See how to prepare it :ref:`here <prepare_the_data_python_label>`.

See how to adjust the settings :doc:`here <Change_default_settings>`.


Output
-------------

The output will be saved in the ``output_folder`` specified in ``settings.json``, which are mostly .npy and .npz files.

Results
+++++++++++++

This part is the main output of pyDANT, which contains the estimated cluster IDs for each unit across sessions.

``IdxCluster.npy`` assigns a unique cluster ID for each unit (-1 for non-matched units).
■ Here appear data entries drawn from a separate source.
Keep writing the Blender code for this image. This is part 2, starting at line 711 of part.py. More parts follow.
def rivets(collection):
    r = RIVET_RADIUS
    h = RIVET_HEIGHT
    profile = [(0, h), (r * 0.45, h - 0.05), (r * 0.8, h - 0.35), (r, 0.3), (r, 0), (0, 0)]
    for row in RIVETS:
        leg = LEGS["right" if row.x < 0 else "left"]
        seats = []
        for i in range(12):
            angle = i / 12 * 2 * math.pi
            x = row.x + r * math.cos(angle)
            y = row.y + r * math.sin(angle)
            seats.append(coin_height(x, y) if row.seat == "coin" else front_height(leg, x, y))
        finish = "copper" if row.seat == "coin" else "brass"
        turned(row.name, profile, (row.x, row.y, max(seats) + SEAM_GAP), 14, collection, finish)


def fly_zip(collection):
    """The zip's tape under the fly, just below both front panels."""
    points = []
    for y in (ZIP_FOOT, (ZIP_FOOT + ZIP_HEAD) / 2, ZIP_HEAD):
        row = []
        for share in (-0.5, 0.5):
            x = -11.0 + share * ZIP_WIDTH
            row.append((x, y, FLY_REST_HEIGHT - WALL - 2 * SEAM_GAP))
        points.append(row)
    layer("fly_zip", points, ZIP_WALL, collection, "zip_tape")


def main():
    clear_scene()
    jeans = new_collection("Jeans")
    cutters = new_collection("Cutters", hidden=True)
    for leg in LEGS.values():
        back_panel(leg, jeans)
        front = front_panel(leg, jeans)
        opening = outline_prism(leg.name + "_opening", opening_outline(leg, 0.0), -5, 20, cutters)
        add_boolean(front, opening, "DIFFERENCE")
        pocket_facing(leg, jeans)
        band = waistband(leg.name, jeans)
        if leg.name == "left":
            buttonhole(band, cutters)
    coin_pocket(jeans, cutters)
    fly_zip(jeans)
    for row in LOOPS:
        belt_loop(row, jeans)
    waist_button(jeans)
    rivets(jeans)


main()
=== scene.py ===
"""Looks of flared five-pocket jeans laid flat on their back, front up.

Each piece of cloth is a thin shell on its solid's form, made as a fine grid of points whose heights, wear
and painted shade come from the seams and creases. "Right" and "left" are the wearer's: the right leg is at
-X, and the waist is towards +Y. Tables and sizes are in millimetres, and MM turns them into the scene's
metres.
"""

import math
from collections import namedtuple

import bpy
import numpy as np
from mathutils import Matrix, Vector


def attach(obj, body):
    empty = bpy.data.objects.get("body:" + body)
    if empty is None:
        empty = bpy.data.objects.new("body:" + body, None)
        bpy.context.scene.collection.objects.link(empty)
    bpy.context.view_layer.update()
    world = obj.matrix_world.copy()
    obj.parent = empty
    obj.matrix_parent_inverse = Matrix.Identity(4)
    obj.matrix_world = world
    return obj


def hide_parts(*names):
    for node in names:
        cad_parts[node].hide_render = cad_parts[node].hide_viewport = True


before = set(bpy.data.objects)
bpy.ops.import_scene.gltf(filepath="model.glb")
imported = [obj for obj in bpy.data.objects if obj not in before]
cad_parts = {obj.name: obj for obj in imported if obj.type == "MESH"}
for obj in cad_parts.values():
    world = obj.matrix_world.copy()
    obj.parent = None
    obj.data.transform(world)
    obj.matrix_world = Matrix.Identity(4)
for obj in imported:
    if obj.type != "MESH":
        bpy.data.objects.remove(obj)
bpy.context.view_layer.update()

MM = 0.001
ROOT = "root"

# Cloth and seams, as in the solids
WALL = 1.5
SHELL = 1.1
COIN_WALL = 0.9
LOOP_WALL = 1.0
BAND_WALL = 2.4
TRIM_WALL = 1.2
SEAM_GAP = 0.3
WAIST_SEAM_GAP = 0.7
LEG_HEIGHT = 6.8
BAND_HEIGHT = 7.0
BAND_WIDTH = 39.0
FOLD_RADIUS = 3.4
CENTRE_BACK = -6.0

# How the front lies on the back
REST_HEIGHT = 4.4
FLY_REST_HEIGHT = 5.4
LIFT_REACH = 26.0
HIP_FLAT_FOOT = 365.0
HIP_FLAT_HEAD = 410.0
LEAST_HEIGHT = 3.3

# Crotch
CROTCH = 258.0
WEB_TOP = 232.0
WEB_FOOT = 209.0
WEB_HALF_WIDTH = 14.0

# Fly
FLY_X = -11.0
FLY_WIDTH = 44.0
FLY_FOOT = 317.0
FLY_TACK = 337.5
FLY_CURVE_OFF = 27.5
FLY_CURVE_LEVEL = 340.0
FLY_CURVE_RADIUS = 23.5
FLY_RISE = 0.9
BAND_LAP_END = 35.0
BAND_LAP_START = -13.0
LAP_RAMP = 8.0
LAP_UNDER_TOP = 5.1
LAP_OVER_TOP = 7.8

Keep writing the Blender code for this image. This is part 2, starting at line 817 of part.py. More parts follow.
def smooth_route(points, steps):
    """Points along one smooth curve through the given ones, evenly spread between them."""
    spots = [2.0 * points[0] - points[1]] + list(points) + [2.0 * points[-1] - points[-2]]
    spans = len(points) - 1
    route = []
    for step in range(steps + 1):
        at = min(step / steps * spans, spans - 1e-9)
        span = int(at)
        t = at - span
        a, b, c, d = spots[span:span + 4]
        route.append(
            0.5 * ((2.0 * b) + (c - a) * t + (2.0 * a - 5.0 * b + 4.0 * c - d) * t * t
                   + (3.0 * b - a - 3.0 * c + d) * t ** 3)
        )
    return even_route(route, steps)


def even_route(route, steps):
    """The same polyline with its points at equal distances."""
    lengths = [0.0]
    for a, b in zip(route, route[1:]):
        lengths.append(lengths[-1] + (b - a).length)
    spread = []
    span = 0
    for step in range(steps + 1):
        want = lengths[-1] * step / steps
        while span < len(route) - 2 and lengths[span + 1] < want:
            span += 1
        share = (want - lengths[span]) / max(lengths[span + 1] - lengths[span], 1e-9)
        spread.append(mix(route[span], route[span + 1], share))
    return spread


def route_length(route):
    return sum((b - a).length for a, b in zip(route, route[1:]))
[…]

You can use it to extract the matched units across sessions. 

``ClusterMatrix.npy`` is a cluster assignment matrix. ``ClusterMatrix(i,j) = 1`` means unit ``i`` and ``j`` are in the same cluster.

``MatchedPairs.npy`` contains the unit index for all matched pairs.

``RunTimeSec.npy`` contains the total run time in seconds.

``Output.npz`` is a compressed file that contains all the above files and some additional information, such as the number of units, sessions, and clusters. It is designed to mimic the ``Output.mat`` file which is the main output of the MATLAB version of DANT.

For multi-shank runs, the root output folder contains merged global outputs using the same data file names as single-shank runs, including ``Output.npz``, ``ClusteringResults.npz``, ``ClusterMatrix.npy``, ``IdxCluster.npy``, ``MatchedPairs.npy``, the similarity matrices, and ``waveforms_corrected.npy``. The root ``Output.npz`` includes ``IdxUnit`` for the original unit indices and ``IdxShank`` for the shank assignment of each unit. Complete per-shank outputs are also saved under ``Shank<ID>/`` folders inside the root output folder.


Features
++++++++++

The feature-related files include ``auto_corr.npy``, ``isi.npy``, ``peth.npy``. These files store the computed features for each unit, which are used in the motion estimation and clustering processes.


Waveforms
++++++++++++

If you choose to center the waveforms, the centered waveforms will be saved in ``waveforms_centered.npy``. And the corrected waveforms will be saved in ``waveforms_corrected.npy``.


Spike location
+++++++++++++++

The estimated locations for each unit will be saved in ``locations.npy``, with the amplitudes and the peak channels saved in ``amplitude.npy`` and ``peak_channels.npy``, respectively.

If ``channel_shanks.npy`` is available, preprocessing also saves ``unit_shanks.npy``. Each unit is assigned to the shank of its peak channel.


Similarity matrix
++++++++++++++++++++

Four similarity matrices will be saved to ``waveform_similarity_matrix.npy``, ``ISI_similarity_matrix.npy``, ``AutoCorr_similarity_matrix.npy`` and ``PETH_similarity_matrix.npy``. If some features are not used, the corresponding matrices will be filled with zeros. The final weighted similarity matrix will be saved in ``SimilarityMatrix.npy``. In multi-shank root outputs, rows and columns remain in the original global unit order. Similarity is only computed within each shank; entries for unit pairs from different shanks are left as uncomputed zero values and are not treated as matches.


Motion correction
++++++++++++++++++++++

The estimated probe motion will be saved in ``motion_linear_scale.npy``, ``motion_linear.npy`` and ``motion_constant.npy``, which can be loaded via ``Motion.load()`` for single-shank or per-shank output folders. In a merged multi-shank root output, ``motion_linear.npy`` and ``motion_constant.npy`` have shape ``(n_shank, n_session)``, and ``motion_linear_scale.npy`` has shape ``(n_shank,)``. If rigid motion correction is used, only ``motion_constant.npy`` is meaningful. See :ref:`here <non_rigid_correction_label>` for details about non-rigid motion correction.


Clustering
++++++++++++++

The clustering-related files include ``DistanceMatrix.npy``, ``SimilarityPairs.npy``, ``SimilarityThreshold.npy`` and ``SimilarityWeights.npy``. These files store the intermediate results of the final clustering process after motion correction. The ``DistanceMatrix.npy`` contains the pairwise distances between units. The ``SimilarityPairs.npy`` contains the unit index for each pair of units within the ``max_distance``. In multi-shank root outputs, pair indices are global unit indices, no cross-shank pairs are included, and ``SimilarityWeights.npy``/``SimilarityThreshold.npy`` store one row/value per shank. See :doc:`Clustering <Clustering>` for details about the meaning of these files.

``ClusteringResults.npz`` is a compressed file that contains the results of the final clustering process after motion correction, which includes more details about the clustering process, like the clustering results before curation.


Curation
++++++++++++

The curation-related information will be saved in ``CurationTypeNames.npy``, ``CurationTypes.npy``, and ``CurationPairs.npy``. It stores the deleted unit pairs and why they are deleted (types). See :doc:`curation <Auto_curation>` for details.